» Exercise instructions
Output, word for word, every line from the start of the listing down to and including the line that contains "and +Z is up."; include nothing else.

[START OF Dataset section]

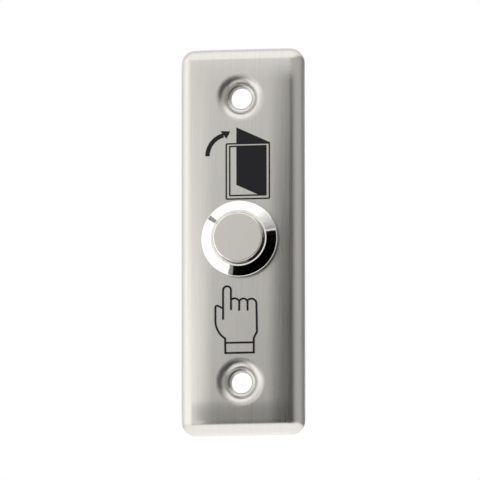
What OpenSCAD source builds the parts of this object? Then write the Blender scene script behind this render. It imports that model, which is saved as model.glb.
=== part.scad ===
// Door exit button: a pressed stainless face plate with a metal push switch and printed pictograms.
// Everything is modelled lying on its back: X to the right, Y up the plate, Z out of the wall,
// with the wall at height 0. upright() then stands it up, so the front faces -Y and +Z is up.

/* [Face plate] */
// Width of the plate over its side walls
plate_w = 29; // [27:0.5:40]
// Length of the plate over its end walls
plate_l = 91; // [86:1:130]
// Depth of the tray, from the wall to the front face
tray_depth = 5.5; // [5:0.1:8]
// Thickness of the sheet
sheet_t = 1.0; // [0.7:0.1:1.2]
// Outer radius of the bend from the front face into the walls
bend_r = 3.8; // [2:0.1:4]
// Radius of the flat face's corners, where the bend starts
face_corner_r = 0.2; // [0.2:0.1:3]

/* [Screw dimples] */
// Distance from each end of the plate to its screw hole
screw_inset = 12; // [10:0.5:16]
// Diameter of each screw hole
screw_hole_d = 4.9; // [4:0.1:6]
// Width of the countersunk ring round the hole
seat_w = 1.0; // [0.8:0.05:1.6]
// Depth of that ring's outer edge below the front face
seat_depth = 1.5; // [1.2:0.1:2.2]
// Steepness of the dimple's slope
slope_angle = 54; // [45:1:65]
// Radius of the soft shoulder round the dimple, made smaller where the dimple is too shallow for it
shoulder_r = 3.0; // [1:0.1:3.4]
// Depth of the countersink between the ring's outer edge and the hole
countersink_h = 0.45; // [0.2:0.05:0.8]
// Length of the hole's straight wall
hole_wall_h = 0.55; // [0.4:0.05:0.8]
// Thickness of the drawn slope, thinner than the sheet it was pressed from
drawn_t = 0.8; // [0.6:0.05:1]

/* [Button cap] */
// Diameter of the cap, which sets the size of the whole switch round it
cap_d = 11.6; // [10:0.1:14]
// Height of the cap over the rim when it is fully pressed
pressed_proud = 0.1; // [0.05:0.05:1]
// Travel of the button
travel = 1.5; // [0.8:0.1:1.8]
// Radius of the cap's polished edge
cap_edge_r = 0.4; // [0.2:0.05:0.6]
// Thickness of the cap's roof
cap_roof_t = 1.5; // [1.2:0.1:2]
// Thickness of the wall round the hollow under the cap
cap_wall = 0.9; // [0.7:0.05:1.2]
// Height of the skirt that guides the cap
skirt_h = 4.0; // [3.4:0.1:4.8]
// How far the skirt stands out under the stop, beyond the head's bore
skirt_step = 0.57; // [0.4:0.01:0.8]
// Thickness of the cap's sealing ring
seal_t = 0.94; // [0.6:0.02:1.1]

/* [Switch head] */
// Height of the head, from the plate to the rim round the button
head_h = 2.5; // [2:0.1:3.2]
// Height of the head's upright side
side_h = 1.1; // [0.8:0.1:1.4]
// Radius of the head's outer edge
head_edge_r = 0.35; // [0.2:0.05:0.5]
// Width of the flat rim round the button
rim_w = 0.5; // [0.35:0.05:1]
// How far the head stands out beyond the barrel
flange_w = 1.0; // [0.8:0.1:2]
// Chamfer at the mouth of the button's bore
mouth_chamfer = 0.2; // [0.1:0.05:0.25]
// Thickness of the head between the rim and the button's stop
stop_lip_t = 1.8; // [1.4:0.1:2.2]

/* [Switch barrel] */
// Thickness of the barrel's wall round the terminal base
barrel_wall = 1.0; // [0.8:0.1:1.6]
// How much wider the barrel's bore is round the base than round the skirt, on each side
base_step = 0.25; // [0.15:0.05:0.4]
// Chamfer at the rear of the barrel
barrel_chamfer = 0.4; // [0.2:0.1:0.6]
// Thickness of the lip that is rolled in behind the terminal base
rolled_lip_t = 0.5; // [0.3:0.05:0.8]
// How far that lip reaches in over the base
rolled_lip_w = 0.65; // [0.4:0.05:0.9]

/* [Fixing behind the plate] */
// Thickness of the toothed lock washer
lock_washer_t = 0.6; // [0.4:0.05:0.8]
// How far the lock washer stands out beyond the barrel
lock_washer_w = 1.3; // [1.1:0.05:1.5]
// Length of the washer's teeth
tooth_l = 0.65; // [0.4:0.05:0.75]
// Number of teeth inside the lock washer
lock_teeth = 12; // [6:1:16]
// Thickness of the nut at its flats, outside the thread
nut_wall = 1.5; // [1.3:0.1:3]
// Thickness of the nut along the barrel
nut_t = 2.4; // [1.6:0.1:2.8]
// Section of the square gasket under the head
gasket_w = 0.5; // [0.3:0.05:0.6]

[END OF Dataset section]

» Written reply
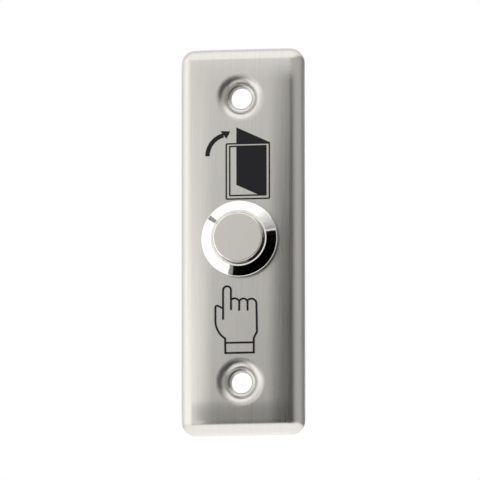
What OpenSCAD source builds the parts of this object? Then write the Blender scene script behind this render. It imports that model, which is saved as model.glb.
=== part.scad ===
// Door exit button: a pressed stainless face plate with a metal push switch and printed pictograms.
// Everything is modelled lying on its back: X to the right, Y up the plate, Z out of the wall,
// with the wall at height 0. upright() then stands it up, so the front faces -Y and +Z is up.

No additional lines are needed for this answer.